For me it's horrible, some scripts makes the scroll very choppy, unusable... had to disable scripts just to be able to normally scroll :-(
TL;DR: The OP notes that we currently use all sorts of tricks of the trade, including applying normalization layers, to keep unit values in DNNs from getting too large or too small when we train them. Keeping unit values from getting too large or small prevents numerical underflow/overflow, and also helps speed up learning by keeping the magnitudes of updates small in relation to weights. The OP proposes that we should constrain weights to be in sub-manifolds with unit condition number[a] at each layer, and that we should modify/design SGD algorithms to work well within those manifolds.

I find the idea compelling, but it's too early to know if it will work well at scale, you know, with large models, in the real world.

--

[a] https://en.wikipedia.org/wiki/Condition_number

--

EDIT: On the other hand, yesterday I saw a paper about doing basically the opposite, letting unit values in DNNs get as big or small as they need to get... by mapping them to complex logarithms and keeping them in that domain: https://openreview.net/forum?id=SUuzb0SOGu . I also found this opposing idea oddly compelling, but I don't know how well it works either, because it hasn't been tested at scale.

so their way to differentiate against frontier labs is to try writing research blog posts (not papers). It will be interesting to see how this plays out. I don't think that anyone serious about developing frontier models would be putting anything useful out there for others. We already see this with all the incumbents -- Google, OAI, Anthropic, xAI, DeepSeek and other chinese labs.
Because it’s not research quality. The only people excited by this are people who don’t know anything about actual ML, and think this is amazing.
Interesting. Modular manifolds are precisely what hypertokens use for prompt compiling.

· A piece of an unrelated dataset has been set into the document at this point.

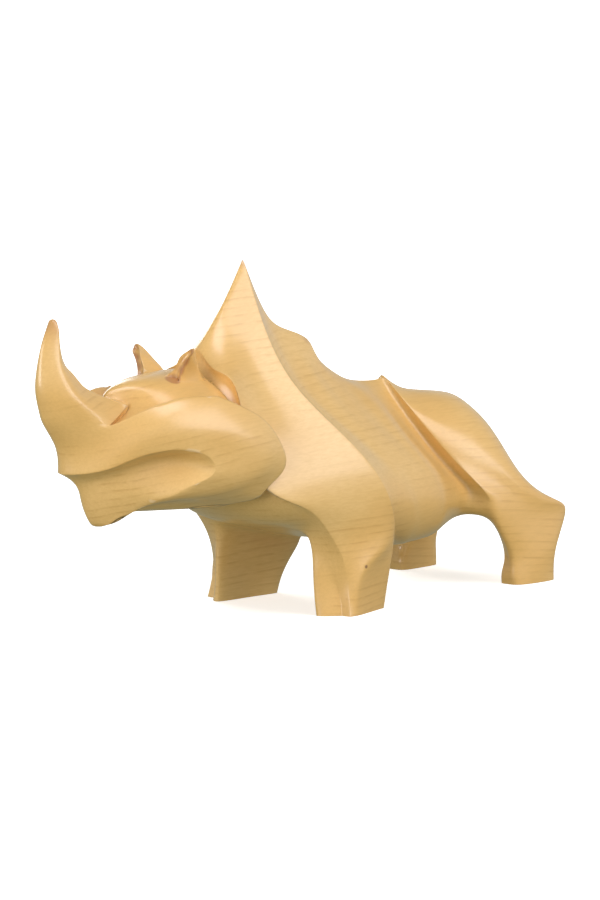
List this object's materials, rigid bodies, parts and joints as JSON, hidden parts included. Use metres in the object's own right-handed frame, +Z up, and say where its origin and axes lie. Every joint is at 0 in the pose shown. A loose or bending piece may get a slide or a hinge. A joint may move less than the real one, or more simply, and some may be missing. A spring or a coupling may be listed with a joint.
{
  "type": "animal figurine",
  "caption": "Stylised rhinoceros figurine carved from pale wood, with a curved horn, a cape-like shoulder rising to a peak and a sharp hip ridge, standing on four short feet.",
  "frame": {"origin": "bottom centre of the figurine's bounding box, on the surface that its soles stand on", "axes": "+X towards the rump, so the head faces -X; +Y towards the figurine's right side; +Z up"},
  "size_m": [0.2, 0.0618, 0.102],
  "materials": {
    "pale_wood": "satin"
  },
  "bodies": {
    "root": {"rhinoceros": "pale_wood"}
  },
  "joints": []
}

Specifically, we linearize the emergent KVQ operations of an arbitrary prompt in any arbitrary model by way of interleaving error-correcting code (ECC).

ECC tokens are out-of-band tokens, e.g., Unicode's Private Use Area (PUA), interleaved with raw context tokens. This construction induces an in-context associate memory.

Any sort of interleaved labeling basis, e.g., A1, quick brown fox, A2, jumped lazy dog, induces a similar effect to for chaining recall & reasoning more reliably.

This trick works because PUA tokens are generally untrained hence their initial embedding is still random Gaussian w.h.p. Similar effects can be achieved by simply using token combos unlikely to exist and are often in practice more effective since PUA tokens like emojis or Mandarin characters are often 2,3, or 4 tokens after tokenization vs. codeword combos like zy-qu-qwerty every k content tokens, where can be variable.

Building attention architecture using modular manifolds in white / gray-box models like this new work shows vs. prompt-based black box injection is a natural next step, and so can at least anecdotally validate what they're building ahead of next paper or two.

Which is all to say, absolutely great to see others building in this way!

Wot? Is this what AI generated non-sense has come to? This is totally unrelated.
What does this mean?
Well-done post, I'd like to read more of their work and it's exciting to see these new ideas. Though as other people have said, the one set of empirical results that they present is a bit... confusing? I'd think they'd have some more compelling examples to present given all the pretty math.

Their modular norm paper (https://arxiv.org/abs/2405.14813) has several more examples; see their appendix D in particular, but these are also mystifying. Yes they're interested in how things scale but am I the only one to whom it seems that the training losses they report are just not competitive with things that are currently being used?

Nice! Posts like this make me remorseful of not following a mathematics career. I'm sure some of the notation is basic (as in undergrad) but I'd need an entire weekend to understand the post.